Encoding in Rails

Manfred Stienstra, 16 Jan 2006, 11:10 in ruby on rails and unicode, last updated 16 Sep 2006, 12:19 (edit).

By default, Ruby has no encoding or character set support in its String class. You’ll notice this when you try to slice a string on a multibyte character:

"Café"[2..3] #=> "f\303"

You get "f\303" instead of "fé" because Ruby slices the string on the byte and not on the character boundary.

Encodings and Character Sets

To represent a written language in a computer you need a character set and an encoding. The character set is a mapping from an integer to a glyph (an image representing a character). The encoding is the way you represent those integers in a sequence.

For instance the ASCII character set consists of only 128 characters and can thus be represented in just 7 bits. Encoding ASCII is trivial; each character fits in one byte and a string is a sequence of bytes.

Languages that use more that 255 glyphs can’t fit each character into one byte, so they need another way to encode their strings, for instance by using two bytes to encode one character. History has produced a long list of different character sets and encodings, certainly not all interchangeable.

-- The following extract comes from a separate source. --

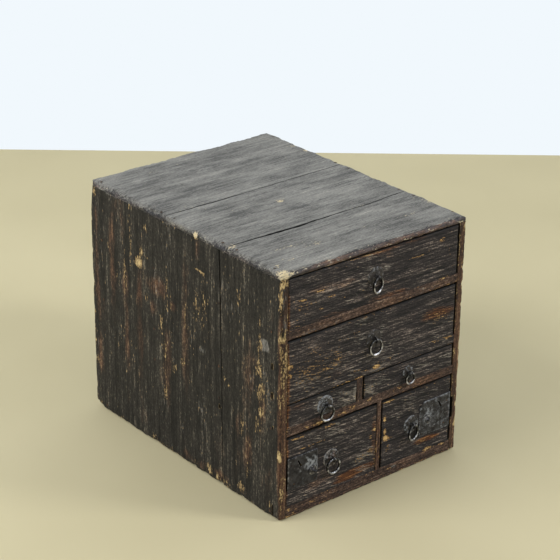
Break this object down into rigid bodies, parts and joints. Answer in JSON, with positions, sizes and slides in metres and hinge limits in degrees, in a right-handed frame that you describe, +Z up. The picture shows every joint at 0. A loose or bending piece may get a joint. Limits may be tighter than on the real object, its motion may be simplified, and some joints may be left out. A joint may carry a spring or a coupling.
{
  "type": "small tansu chest",
  "caption": "Low nailed wooden chest with drawers in rows, iron ring pulls on staples and two lower drawers with iron lock plates.",
  "frame": {"origin": "middle of the base of the whole chest, with the pulls counted in its depth", "axes": "+Z up, the drawers open towards -Y, +X to the right seen from the front"},
  "size_m": [0.303, 0.4104, 0.336],
  "materials": {
    "stained_wood": "near-black stain, worn through to bare wood on the edges",
    "top": "grey worn stain",
    "rail": "red-brown worn stain",
    "bare_wood": "bare, darkened with age",
    "iron": "dark hand-forged",
    "ring_iron": "hand-forged, rubbed bright by use",
    "rusty_iron": "rusty"
  },
  "bodies": {
    "case": {"top_board_front": "top", "top_board_middle": "top", "top_board_rear": "top", "left_side_front": "stained_wood", "left_side_rear": "stained_wood", "right_side": "stained_wood", "bottom_board": "rail", "upper_shelf": "rail", "middle_shelf": "rail", "lower_shelf": "rail", "small_divider": "rail", "lower_divider": "rail", "back_board": "stained_wood", "case_nails": "rusty_iron"},
    "top_drawer": {"top_drawer_front": "stained_wood", "top_drawer_sides": "bare_wood", "top_drawer_back": "bare_wood", "top_drawer_bottom": "bare_wood", "top_drawer_plate": "rusty_iron", "top_drawer_staple": "iron"},
    "top_drawer_ring": {"top_drawer_ring": "ring_iron"},
    "second_drawer": {"second_drawer_front": "stained_wood", "second_drawer_sides": "bare_wood", "second_drawer_back": "bare_wood", "second_drawer_bottom": "bare_wood", "second_drawer_plate": "rusty_iron", "second_drawer_staple": "iron"},
    "second_drawer_ring": {"second_drawer_ring": "ring_iron"},
    "small_left_drawer": {"small_left_drawer_front": "stained_wood", "small_left_drawer_sides": "bare_wood", "small_left_drawer_back": "bare_wood", "small_left_drawer_bottom": "bare_wood", "small_left_drawer_plate": "rusty_iron", "small_left_drawer_staple": "iron"},
    "small_left_drawer_ring": {"small_left_drawer_ring": "ring_iron"},
    "small_right_drawer": {"small_right_drawer_front": "stained_wood", "small_right_drawer_sides": "bare_wood", "small_right_drawer_back": "bare_wood", "small_right_drawer_bottom": "bare_wood", "small_right_drawer_plate": "rusty_iron", "small_right_drawer_staple": "iron"},
    "small_right_drawer_ring": {"small_right_drawer_ring": "ring_iron"},
    "lower_left_drawer": {"lower_left_drawer_front": "stained_wood", "lower_left_drawer_sides": "bare_wood", "lower_left_drawer_back": "bare_wood", "lower_left_drawer_bottom": "bare_wood", "lower_left_drawer_plate": "rusty_iron", "lower_left_drawer_staple": "iron", "left_lock_plate": "iron"},
    "lower_left_drawer_ring": {"lower_left_drawer_ring": "ring_iron"},
    "lower_right_drawer": {"lower_right_drawer_front": "stained_wood", "lower_right_drawer_sides": "bare_wood", "lower_right_drawer_back": "bare_wood", "lower_right_drawer_bottom": "bare_wood", "lower_right_drawer_plate": "rusty_iron", "lower_right_drawer_staple": "iron", "right_lock_plate": "iron"},
    "lower_right_drawer_ring": {"lower_right_drawer_ring": "ring_iron"},
    "left_lock_bolt": {"left_lock_bolt": "iron"},
    "right_lock_bolt": {"right_lock_bolt": "iron"}
  },
  "joints": [
    {"name": "top_drawer_slide", "type": "slide", "parent": "case", "child": "top_drawer", "axis": [0, -1, 0], "range_m": [0, 0.3]},
    {"name": "top_drawer_ring_swing", "type": "hinge", "parent": "top_drawer", "child": "top_drawer_ring", "pos_m": [-0.002, -0.20097, 0.2935], "axis": [-1, 0, 0], "range_deg": [0, 165]},
    {"name": "second_drawer_slide", "type": "slide", "parent": "case", "child": "second_drawer", "axis": [0, -1, 0], "range_m": [0, 0.3]},
    {"name": "second_drawer_ring_swing", "type": "hinge", "parent": "second_drawer", "child": "second_drawer_ring", "pos_m": [-0.002, -0.20097, 0.20875], "axis": [-1, 0, 0], "range_deg": [-8, 165]},
    {"name": "small_left_drawer_slide", "type": "slide", "parent": "case", "child": "small_left_drawer", "axis": [0, -1, 0], "range_m": [0, 0.3]},
    {"name": "small_left_drawer_ring_swing", "type": "hinge", "parent": "small_left_drawer", "child": "small_left_drawer_ring", "pos_m": [-0.07975, -0.20097, 0.14175], "axis": [-1, 0, 0], "range_deg": [-8, 165]},
    {"name": "small_right_drawer_slide", "type": "slide", "parent": "case", "child": "small_right_drawer", "axis": [0, -1, 0], "range_m": [0, 0.3]},
    {"name": "small_right_drawer_ring_swing", "type": "hinge", "parent": "small_right_drawer", "child": "small_right_drawer_ring", "pos_m": [0.0595, -0.20097, 0.14325], "axis": [-1, 0, 0], "range_deg": [-8, 165]},
    {"name": "lower_left_drawer_slide", "type": "slide", "parent": "case", "child": "lower_left_drawer", "axis": [0, -1, 0], "range_m": [0, 0.3]},
    {"name": "lower_left_drawer_ring_swing", "type": "hinge", "parent": "lower_left_drawer", "child": "lower_left_drawer_ring", "pos_m": [-0.068, -0.20097, 0.063], "axis": [-1, 0, 0], "range_deg": [-8, 165]},
    {"name": "lower_right_drawer_slide", "type": "slide", "parent": "case", "child": "lower_right_drawer", "axis": [0, -1, 0], "range_m": [0, 0.3]},
    {"name": "lower_right_drawer_ring_swing", "type": "hinge", "parent": "lower_right_drawer", "child": "lower_right_drawer_ring", "pos_m": [0.069, -0.20097, 0.064], "axis": [-1, 0, 0], "range_deg": [-3, 165]},
    {"name": "left_lock_bolt_slide", "type": "slide", "parent": "lower_left_drawer", "child": "left_lock_bolt", "axis": [-1, 0, 0], "range_m": [0, 0.0055]},
    {"name": "right_lock_bolt_slide", "type": "slide", "parent": "lower_right_drawer", "child": "right_lock_bolt", "axis": [1, 0, 0], "range_m": [0, 0.0055]}
  ]
}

Unicode is an effort to unite all known character sets, so we have to deal with only one. Unicode also makes it possible to use multiple languages using widely different character in one document. UTF-8 and UTF-16 are the most widely used encodings for Unicode strings.

Fixing String in Ruby

The String class assumes that every byte in the string represents a single character. This means that String#length and String#slice may not return the result you expect if you’re handling multibyte characters.

Some of this behaviour can be fixed with the jcode library. The jcode library updates a number of methods on the String class: chop!, chop, delete!, delete, squeeze!, squeeze, succ!, succ, tr!, tr, tr_s!, and tr_s. It also adds jlength and jcount. The encoding assumed in a string is globally defined in the global variable KCODE.

$KCODE = 'UTF8'
require 'jcode'

"Café".jlength #=> 4

The drawback of this solution is that it doesn’t include much used methods like String#slice.

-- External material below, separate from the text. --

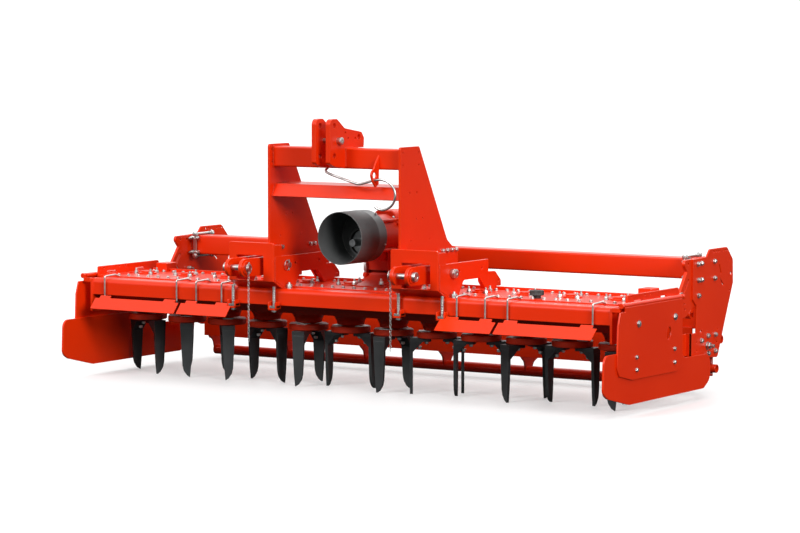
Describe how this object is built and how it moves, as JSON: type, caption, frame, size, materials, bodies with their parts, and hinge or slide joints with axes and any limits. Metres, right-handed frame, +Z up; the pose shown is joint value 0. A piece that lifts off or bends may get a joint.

Another solution is the Unicode library by Yoshida Masato. This library contains some functions to handle UTF-8 encoded strings.

Fixing String in Rails

Following the howto on using Unicode strings in Rails can get a bit baroque to say the least.

It’s easy to break things; when a helper uses the slice method on a multibyte strings, it might chop a character in half as we saw above. Even worse, validations like validates_length_of can fail or succeed when you don’t expect them to.

A nice way to fix these problems would be to have multibyte support in the String class in such a way that it works exactly like the current String class. It looks like this is planned for a future version of Ruby.

Julian Tarkhanov proposed to fix the string class by overriding the existing one with Unicode aware methods where necessary. He has hacked up a version using the Unicode library and packaged it as a plugin. The plugin also puts your database server in UTF-8 mode and updates the Content-Type header sent by Rails.

The UTF-8 hack

Testing the hack

Overriding default classes can be dangerous. Overriding widely used classes like the String class can be a recipe for disaster. Fortunately Rails has good test coverage so we can get an idea of how well the hack works.

I did an svn export of the Rails stable branch (essentially 1.0 with a few patches). Then I put string-overrides.rb from the plugin in the root of the export and I copied the Unicode library from my RubyGems directory to the root of the export, so I wouldn’t have to use require_gem. After that I added the following lines to all the libraries in Rails (actionpack, activerecord, etc):

$KCODE = 'UTF8'

$:.unshift(File.dirname(__FILE__) + '/../../')
require 'unicode'
require 'string_overrides'

The changes to the String class introduced 3 errors and 1 failure. The failure is because of a missing \n in the result, which seems to be harmless. I’m not sure if the three new errors are fatal, but I suppose they can be fixed. You can download the complete test results.

Speed

Adding UTF-8 support to the String class is likely to result in a speed penalty. Most web applications push a lot of text around, so using this hack could potentially lower the performance of an application substantially.

Testing is knowing, so I tested the plugin with two Rails applications. The first is a small application that displays a page with some messages and a form. The second application is a production application, on which I tested the account page. Ab2, the apache benchmark program, was used to test the number of requests per second.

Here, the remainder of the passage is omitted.